When this upward-moving air pattern stays strong, it creates other kinds of problems. It can loft burning wood high into the atmosphere, carrying it many miles away from the center of the fire. When this debris finally lands, it can start new fires. In 2011, Williams lived dozens of miles from the edge of the blaze, yet he remembers semi-burned sticks falling like drizzle in his backyard. “These were twigs that you hold in your hand and say, ‘Wow, this actually weighs something. This made it 35 miles in the air.’”

[Read: Why the wildfires of 2018 have been so ferocious]

“When the fires are really moving like that, it’s because the meteorological conditions are allowing that to happen,” he said. He estimated that these California fires would not be fully contained until the winter rains arrive.

So how should Americans react to the power of forest fires? By respecting them, he said—and understanding that we are in a new era of great fires. “The continuing increase in fire is an inevitability in the western United States. It is an inevitability that this trend is going to continue,” he told me. “If the public understood that, then they would become more tolerant of managerial tactics that are currently seen as too risky or heartless.”
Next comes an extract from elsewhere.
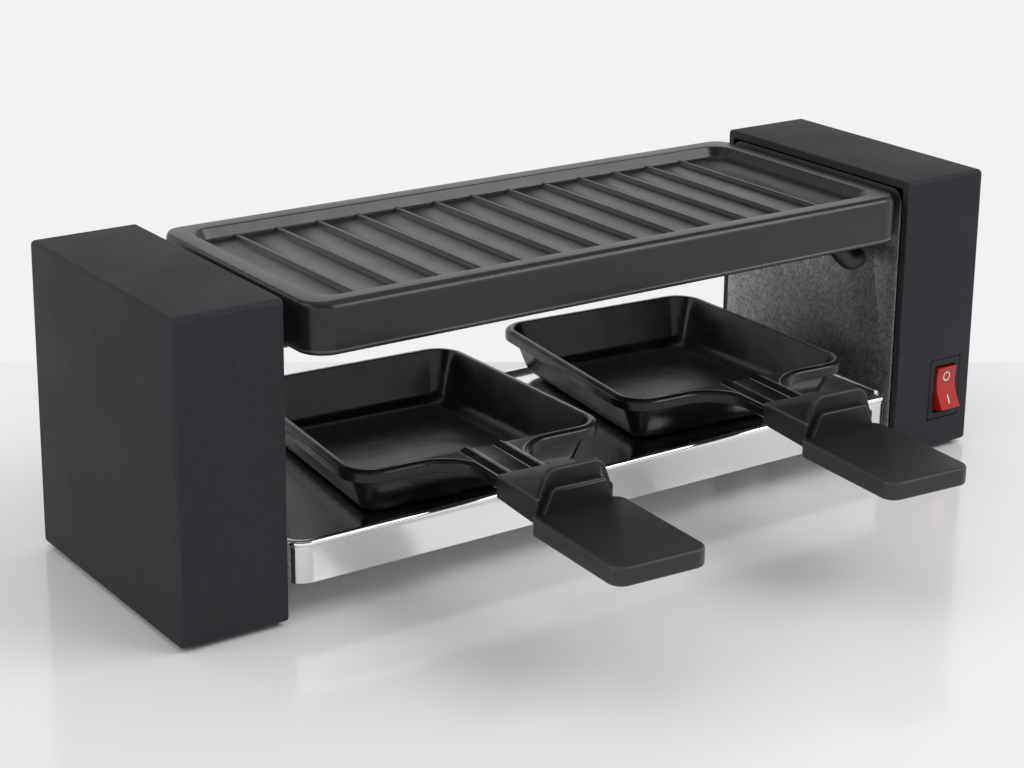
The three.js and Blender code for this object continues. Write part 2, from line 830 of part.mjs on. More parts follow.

Many forest managers know that a certain tract of woodland is due for a catastrophic wildfire in the next decade, but feel they have no political ability to do a controlled burn there—lest it get out of control. If the public understood that huge swaths of Western forest will soon burn, they may be more willing to allow controlled burns when the meteorological conditions are right.

“Today, it’s completely impossible to say that ‘We need to have a 100,000 acre fire in that forest.’ Any politician or fire manager who brought that up? It would be a death wish for their career,” he said.